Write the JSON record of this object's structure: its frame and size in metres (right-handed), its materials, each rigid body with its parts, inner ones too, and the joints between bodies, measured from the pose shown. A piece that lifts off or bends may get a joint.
------------------------------------
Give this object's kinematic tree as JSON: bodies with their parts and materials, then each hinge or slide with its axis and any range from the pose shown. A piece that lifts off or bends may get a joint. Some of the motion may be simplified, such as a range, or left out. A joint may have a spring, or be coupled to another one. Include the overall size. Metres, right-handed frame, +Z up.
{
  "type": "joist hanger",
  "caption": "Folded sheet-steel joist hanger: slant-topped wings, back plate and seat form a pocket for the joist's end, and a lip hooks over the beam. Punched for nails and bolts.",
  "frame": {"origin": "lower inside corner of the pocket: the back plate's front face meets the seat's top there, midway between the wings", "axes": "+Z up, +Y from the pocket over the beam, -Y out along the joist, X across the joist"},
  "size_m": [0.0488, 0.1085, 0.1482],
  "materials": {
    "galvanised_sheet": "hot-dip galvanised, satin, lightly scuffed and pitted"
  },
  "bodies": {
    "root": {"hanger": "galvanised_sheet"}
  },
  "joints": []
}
------------------------------------
- WHAT IS ASKED
Which lines contain "JSON"? Copy each of them out.

- ANSWER FOR THE TASK
Write the JSON record of this object's structure: its frame and size in metres (right-handed), its materials, each rigid body with its parts, inner ones too, and the joints between bodies, measured from the pose shown. A piece that lifts off or bends may get a joint.
Give this object's kinematic tree as JSON: bodies with their parts and materials, then each hinge or slide with its axis and any range from the pose shown. A piece that lifts off or bends may get a joint. Some of the motion may be simplified, such as a range, or left out. A joint may have a spring, or be coupled to another one. Include the overall size. Metres, right-handed frame, +Z up.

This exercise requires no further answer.